**Set problem:** The material below holds a span beginning at the line with "over, cuff = braid_quads(half, name" and ending at the line with "obj.data.transform(world)". Quote that span exactly, both ends included, and only that span.
************
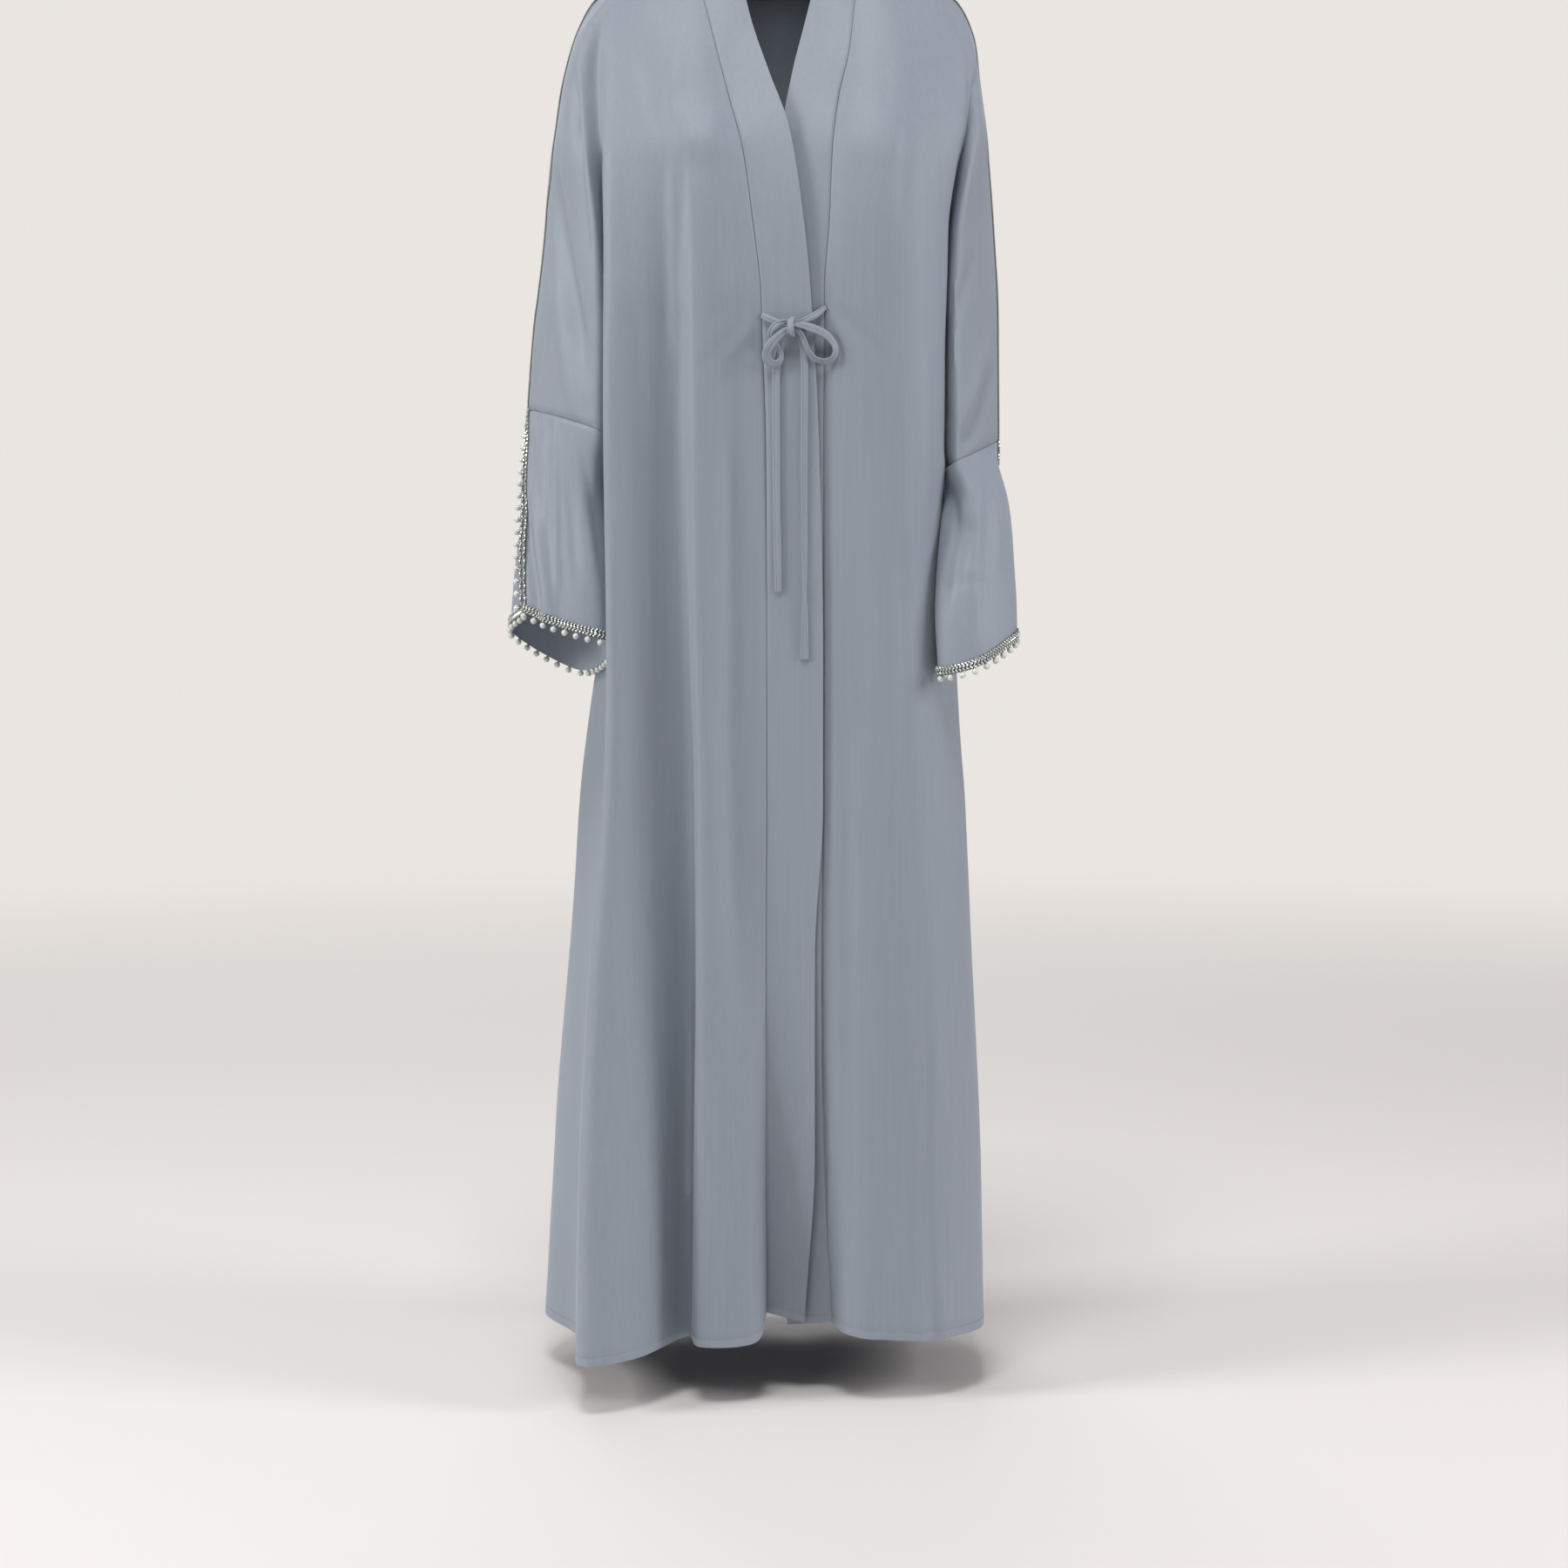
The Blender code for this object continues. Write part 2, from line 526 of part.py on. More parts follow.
    def make_sleeve_rows(self):
        """Rings of the upper sleeve below the underarm, down to the slanting elbow seam."""
        self.front_sleeve = [self.front[-1][BODY_SPANS:]]
        self.back_sleeve = [self.back[-1][NECK_SPANS + BODY_SPANS :]]
        arm = table_rows(ARM[self.side], SLEEVE_LEVELS)
        inner, front, over, back = ELBOW_LEVEL[self.side]
        for pairs, level in zip(arm, SLEEVE_LEVELS):
            share = (level - UNDERARM) / (ELBOW - UNDERARM)
            heights = [UNDERARM + share * (z - UNDERARM) for z in (inner, front, over, back, inner)]
            ring = [mirror_out(self.side, pair, z) for pair, z in zip(pairs, heights)]
            line = Section(ring, closed=True)
            start, front_mark, over_mark, back_mark, end = range(len(ring))
            over_id = self.cloth.point(line.at(line.marks[over_mark]))
            front_ids = self.add(self.arm_points(line, start, front_mark, over_mark)) + [over_id]
            back_ids = self.add(self.arm_points(line, end, back_mark, over_mark)) + [over_id]
            back_ids[0] = front_ids[0]
            self.front_sleeve.append(front_ids)
            self.back_sleeve.append(back_ids)

    def make_lower_sleeve(self):
        """The flared lower sleeve, from the front edge of its slit round to the back edge."""
        top = self.front_sleeve[-1][:-1][::-1] + self.back_sleeve[-1][1:-1]
        top_points = [self.cloth.points[k] / MM for k in top]
        outer = 2
        front = 1 + ARM_TO_TRIM_SPANS
        inner = front + CREASE_TO_ARM_SPANS
        columns = (0, outer, front, inner, 2 * inner - front, 2 * inner - outer, 2 * inner)
        controls = [[top_points[k] for k in columns]]
        for row in LOWER_SLEEVE[self.side]:
            controls.append([mirror_out(self.side, (out, back), level) for out, back, level in row])
        falls = [Section([row[k] for row in controls]) for k in range(len(columns))]
        self.lower_rows = [top]
        for ring in zip(*[self.down_fall(fall) for fall in falls]):
            line = Section(ring)
            end = line.marks[-1]
            front_edge = np.linspace(CUFF_BRAID_WIDTH, line.marks[2], ARM_TO_TRIM_SPANS + 1)
            back_edge = np.linspace(line.marks[4], end - CUFF_BRAID_WIDTH, ARM_TO_TRIM_SPANS + 1)[1:]
            points = [line.at(0)] + [line.at(d) for d in front_edge]
            points += line.per_span(2, 4, CREASE_TO_ARM_SPANS)[1:]
            points += [line.at(d) for d in back_edge] + [line.at(end)]
            self.lower_rows.append(self.add(points))

    def down_fall(self, fall):
        """Places down one column of the lower sleeve; the last but one is a braid's width above the cuff."""
        length = fall.marks[-1]
        even = [length * k / LOWER_SLEEVE_ROWS for k in range(1, LOWER_SLEEVE_ROWS)]
        return [fall.at(d) for d in even + [length - CUFF_BRAID_WIDTH, length]]

    def make_band(self):
        """The band from the hem up the front seam and round the neck to the centre back."""
        table = BAND_EDGE[self.side]
        levels = np.array((0, TRIM_LEVEL) + UPPER_LEVELS[1:] + BODY_LEVELS, float)
        edges = down_the_table([row[0] for row in table], [row[1] for row in table], levels)
        seam = [row[0] for row in self.front] + [row[0] for row in self.body_front[1:]]
        rows = []
        for seam_id, (out, back, level) in list(zip(seam, edges))[::-1]:
            rows.append(self.band_row(seam_id, (OUTWARD[self.side] * out, back, -level)))
        neck = Section([(OUTWARD[self.side] * out, back, -level) for out, back, level in BAND_BACK_EDGE[::-1]])
        neck_places = neck.between(0, len(BAND_BACK_EDGE) - 1, NECK_SPANS)
        for k in range(1, NECK_SPANS):
            rows.append(self.band_row(self.back[0][NECK_SPANS - k], neck_places[k]))
        rows.append(self.centre_line[-1])
        self.band_rows = rows

    def band_row(self, seam_id, edge):
        start = self.cloth.points[seam_id] / MM
        shares = [k / BAND_SPANS for k in range(1, BAND_SPANS + 1)]
        return [seam_id] + self.add([start + share * (np.asarray(edge) - start) for share in shares])


def make_centre_line(cloth):
    """Points down the centre back, and across the band at the centre back, that both halves share."""
    levels = np.array(UPPER_LEVELS + BODY_LEVELS, float)
    pairs = table_rows(BACK, levels)[:, 0]
    ids = []
    for level, (out, back) in zip(levels, pairs):
        if level <= UNDERARM:
            height = level + (1 - level / UNDERARM) * NECK_DROP[0]
        else:
            height = UNDERARM + (level - UNDERARM) / (HEM - UNDERARM) * (BACK_HEM_LEVEL - UNDERARM)
        ids.append(cloth.point(fluted("back", (out, back, -height))))
    start = cloth.points[ids[0]]
    ids.insert(1, cloth.point((start + trim_step(cloth.points[ids[1]] - start)) / MM))
    start = start / MM
    out, back, level = BAND_BACK_EDGE[0]
    edge = np.array((out, back, -level))
    shares = [k / BAND_SPANS for k in range(1, BAND_SPANS + 1)]
    ids.append([ids[0]] + [cloth.point(start + share * (edge - start)) for share in shares])
    return ids


def cut_panels(cloth, sides):
    """List the quads of every panel and of the braids that lie on them."""
    for name, half in sides.items():
        front_way = name == LEFT
        body = [row[: BODY_SPANS + 1] for row in half.front] + half.body_front[1:]
        arm = [row[BODY_SPANS:] for row in half.front] + half.front_sleeve[1:]
        cloth.grid(name + "_front", body, flip=front_way)
        cloth.grid(name + "_front", arm, flip=front_way)
        body = [row[: NECK_SPANS + BODY_SPANS + 1] for row in half.back] + half.body_back[1:]
        arm = [row[NECK_SPANS + BODY_SPANS :] for row in half.back] + half.back_sleeve[1:]
        cloth.grid("back", body, flip=not front_way)
        cloth.grid("back", arm, flip=not front_way)
        cloth.grid(name + "_lower_sleeve", half.lower_rows, flip=not front_way)
        cloth.grid(name + "_band", half.band_rows, flip=front_way)


def braid_quads(half, front_way):
    """Quads beside the shoulder and overarm seam, and round the slit and the cuff."""
    over = Cloth()
    over.grid("over", half.front[:2], flip=front_way)
    over.grid("over", [row[NECK_SPANS:] for row in half.back[:2]], flip=not front_way)
    front_arm = [row[-2:] for row in half.front[1:] + half.front_sleeve[1:]]
    back_arm = [row[-2:] for row in half.back[1:] + half.back_sleeve[1:]]
    over.grid("over", front_arm, flip=front_way)
    over.grid("over", back_arm, flip=not front_way)
    rows = half.lower_rows
    over.grid("cuff", [row[:2] for row in rows[:-1]], flip=not front_way)
    over.grid("cuff", [row[-2:] for row in rows[:-1]], flip=not front_way)
    over.grid("cuff", rows[-2:], flip=not front_way)
    return over.quads["over"], over.quads["cuff"]


def halves(points, quad, ring):
    """The two triangles of a quad, split along its shorter diagonal."""
    p = points[list(quad)]
    if np.linalg.norm(p[2] - p[0]) <= np.linalg.norm(p[3] - p[1]):
        return [ring[0], ring[1], ring[2]], [ring[0], ring[2], ring[3]]
    return [ring[1], ring[2], ring[3]], [ring[1], ring[3], ring[0]]


def edge_shifts(points, quads):
    """How each point of a cut edge is drawn in, so that neighbours stay a seam gap apart."""
    owners = {}
    for quad in quads:
        for k in range(4):
            owners.setdefault(frozenset((quad[k], quad[(k + 1) % 4])), []).append((quad, k))
    inward = {}
    for users in owners.values():
        if len(users) > 1:
            continue
        quad, k = users[0]
        p = points[list(quad)]
        normal = unit(np.cross(p[2] - p[0], p[3] - p[1]))
        way = unit(np.cross(normal, p[(k + 1) % 4] - p[k]))
        for corner in (quad[k], quad[(k + 1) % 4]):
            inward.setdefault(corner, []).append(way)
    shifts = {}
    for corner, ways in inward.items():
        total = sum(ways)
        open_share = 1 + float(ways[0] @ ways[1]) if len(ways) == 2 else 2
        size = min(1 / max(open_share, 0.2), 2.0)
        shifts[corner] = total * size * SEAM_GAP / 2 * MM
    return shifts


def panel_solid(cloth, name, quads, inner, outer, colour, roughness, metallic=0.0):
    """Give quads of the middle surface a wall from inner to outer along the shared normals."""
    used = sorted({corner for quad in quads for corner in quad})
    place = {corner: k for k, corner in enumerate(used)}
    shifts = edge_shifts(cloth.points, quads)
    base = np.array([cloth.points[k] + shifts.get(k, 0.0) for k in used])
    normals = cloth.normals[used]
    count = len(used)
    verts = np.vstack([base + normals * outer * MM, base + normals * inner * MM])
    faces, edges = [], {}
    for quad in quads:
        ring = [place[corner] for corner in quad]
        for face in halves(cloth.points, quad, ring):
            faces.append(face)
            faces.append([k + count for k in face[::-1]])
        for k in range(4):
            a, b = ring[k], ring[(k + 1) % 4]
            if edges.pop((b, a), None) is None:
                edges[(a, b)] = True
    for a, b in edges:
        wall = [b, a, a + count, b + count]
        low = 0 if used[b] < used[a] else 1
        faces.append([wall[low], wall[low + 1], wall[low + 2]])
        faces.append([wall[low], wall[low + 2], wall[(low + 3) % 4]])
    mesh = bpy.data.meshes.new(name)
    mesh.from_pydata([tuple(map(float, v)) for v in verts], [], faces)
    mesh.validate()
    mesh.shade_smooth()
    mesh.set_sharp_from_angle(angle=math.radians(50))
    return link(name, mesh, colour, roughness, metallic)


def link(name, data, colour, roughness, metallic=0.0):
    thing = bpy.data.objects.new(name, data)
    bpy.context.scene.collection.objects.link(thing)
    material = bpy.data.materials.new(name)
    material.use_nodes = True
    shader = material.node_tree.nodes["Principled BSDF"]
    shader.inputs["Base Color"].default_value = colour
    shader.inputs["Roughness"].default_value = roughness
    shader.inputs["Metallic"].default_value = metallic
    data.materials.append(material)
    return thing


def make_tie(side):
    """A rolled cloth tie: one round tube along its smooth route."""
    line = Section([(across, back, -level) for across, back, level in TIE_ROUTE[side]])
    last = len(line.marks) - 1
    bow = line.marks[TIE_TAIL_START]
    places = line.between(0, TIE_TAIL_START, int(bow / BOW_POINT_SPACING))
    places += line.between(TIE_TAIL_START, last, int((line.marks[last] - bow) / TAIL_POINT_SPACING))[1:]
    curve = bpy.data.curves.new(side + "_tie", "CURVE")
    curve.dimensions = "3D"
    curve.bevel_depth = TIE_DIAMETER / 2 * MM
    curve.bevel_resolution = 2
    curve.use_fill_caps = True
    spline = curve.splines.new("POLY")
    spline.points.add(len(places) - 1)
    for point, place in zip(spline.points, places):
        point.co = (*(place * MM), 1.0)
    link(side + "_tie", curve, CLOTH_COLOUR, 0.6)


def make_knot():
    """The wrap of the knot, a small pad in front of the four strands that it gathers."""
    mesh = bpy.data.meshes.new("bow_knot")
    thing = link("bow_knot", mesh, CLOTH_COLOUR, 0.6)
    across, deep, tall = (size / 2 * MM for size in KNOT_SIZE)
    corners = [(x, y, z) for x in (-across, across) for y in (-deep, deep) for z in (-tall, tall)]
    faces = [(0, 1, 3, 2), (4, 6, 7, 5), (0, 4, 5, 1), (2, 3, 7, 6), (0, 2, 6, 4), (1, 5, 7, 3)]
    mesh.from_pydata(corners, [], faces)
    mesh.shade_smooth()
    thing.location = (KNOT_PLACE[0] * MM, KNOT_PLACE[1] * MM, -KNOT_PLACE[2] * MM)
    rounding = thing.modifiers.new("rounding", "BEVEL")
    rounding.width = 1.6 * MM
    rounding.segments = 2
    rounding.limit_method = "NONE"


def main():
    clear_scene()
    cloth = Cloth()
    centre_line = make_centre_line(cloth)
    sides = {name: Side(cloth, name, centre_line) for name in (RIGHT, LEFT)}
    cut_panels(cloth, sides)
    cloth.finish()
    for name, quads in cloth.quads.items():
        panel_solid(cloth, name, quads, -WALL / 2, WALL / 2, CLOTH_COLOUR, 0.6)
    for name, half in sides.items():
        foot = WALL / 2 + SEAM_GAP
        over, cuff = braid_quads(half, name == LEFT)
        panel_solid(cloth, name + "_overarm_braid", over, foot, foot + BRAID_THICK, BRAID_COLOUR, 0.3, 0.8)
        panel_solid(cloth, name + "_cuff_braid", cuff, foot, foot + BRAID_THICK, BRAID_COLOUR, 0.3, 0.8)
    for name in (RIGHT, LEFT):
        make_tie(name)
    make_knot()


main()
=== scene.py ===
"""Looks of the abaya cloak: cloth shells with their creases, stone braids with pearls, ties and sewing.

Tables are in millimetres, as in the part's source. A pair is (out, back): the distance out from the
middle and the distance behind the shoulder line. A level is the distance below the shoulder point.
"""

import math

import bpy
import numpy as np
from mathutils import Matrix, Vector, noise


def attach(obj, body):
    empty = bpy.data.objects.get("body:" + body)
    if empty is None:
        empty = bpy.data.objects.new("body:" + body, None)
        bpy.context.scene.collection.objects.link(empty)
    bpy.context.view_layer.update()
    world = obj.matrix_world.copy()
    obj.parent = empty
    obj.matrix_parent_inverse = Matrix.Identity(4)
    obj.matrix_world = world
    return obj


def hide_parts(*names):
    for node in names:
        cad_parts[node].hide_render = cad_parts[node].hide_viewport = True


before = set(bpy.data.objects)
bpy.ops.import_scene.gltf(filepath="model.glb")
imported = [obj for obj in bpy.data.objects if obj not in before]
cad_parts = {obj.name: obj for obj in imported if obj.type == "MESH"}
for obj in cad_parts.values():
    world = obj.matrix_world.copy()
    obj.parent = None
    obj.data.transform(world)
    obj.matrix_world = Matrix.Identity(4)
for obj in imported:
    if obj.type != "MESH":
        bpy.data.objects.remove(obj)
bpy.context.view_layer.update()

MM = 0.001
RIGHT, LEFT = "right", "left"
OUTWARD = {RIGHT: -1.0, LEFT: 1.0}
FRONT_FACE, BACK_FACE = -1, 1

# Driving sizes that the part's source gives.
OVERARM_BRAID_HALF_WIDTH = 2.2
CUFF_BRAID_WIDTH = 9.0
NECK_OUT = 88.0
SHOULDER_TIP = 181.0
SHOULDER_DROP = 45.0
SHOULDER_SLOPE = (0.75, 0.25)
NECK_DROP = (18, 12, 0)
UNDERARM = 340.0
ELBOW = 460.0
HEM = 1400.0
BACK_HEM_LEVEL = 1408

# The shell: where its outer and inner faces lie from the middle of the part's wall.
SHELL_OUTER = 0.9
SHELL_INNER = 0.0

# Seams and hem: width of the hem, way from a seam to the next column, depth of a pressed seam.
HEM_WIDTH = 9.0
SEAM_STEP = 1.2
SEAM_SINK = 1.0
# The hem's stitches lie on these rows, of the panels and of the bands, between puffed rows.
STITCH_ROW = -4
BAND_STITCH_ROW = 3
STITCH_SINK = 0.35
HEM_PUFF = 0.15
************
**Written reply:**
        over, cuff = braid_quads(half, name == LEFT)
        panel_solid(cloth, name + "_overarm_braid", over, foot, foot + BRAID_THICK, BRAID_COLOUR, 0.3, 0.8)
        panel_solid(cloth, name + "_cuff_braid", cuff, foot, foot + BRAID_THICK, BRAID_COLOUR, 0.3, 0.8)
    for name in (RIGHT, LEFT):
        make_tie(name)
    make_knot()


main()
=== scene.py ===
"""Looks of the abaya cloak: cloth shells with their creases, stone braids with pearls, ties and sewing.

Tables are in millimetres, as in the part's source. A pair is (out, back): the distance out from the
middle and the distance behind the shoulder line. A level is the distance below the shoulder point.
"""

import math

import bpy
import numpy as np
from mathutils import Matrix, Vector, noise


def attach(obj, body):
    empty = bpy.data.objects.get("body:" + body)
    if empty is None:
        empty = bpy.data.objects.new("body:" + body, None)
        bpy.context.scene.collection.objects.link(empty)
    bpy.context.view_layer.update()
    world = obj.matrix_world.copy()
    obj.parent = empty
    obj.matrix_parent_inverse = Matrix.Identity(4)
    obj.matrix_world = world
    return obj


def hide_parts(*names):
    for node in names:
        cad_parts[node].hide_render = cad_parts[node].hide_viewport = True


before = set(bpy.data.objects)
bpy.ops.import_scene.gltf(filepath="model.glb")
imported = [obj for obj in bpy.data.objects if obj not in before]
cad_parts = {obj.name: obj for obj in imported if obj.type == "MESH"}
for obj in cad_parts.values():
    world = obj.matrix_world.copy()
    obj.parent = None
    obj.data.transform(world)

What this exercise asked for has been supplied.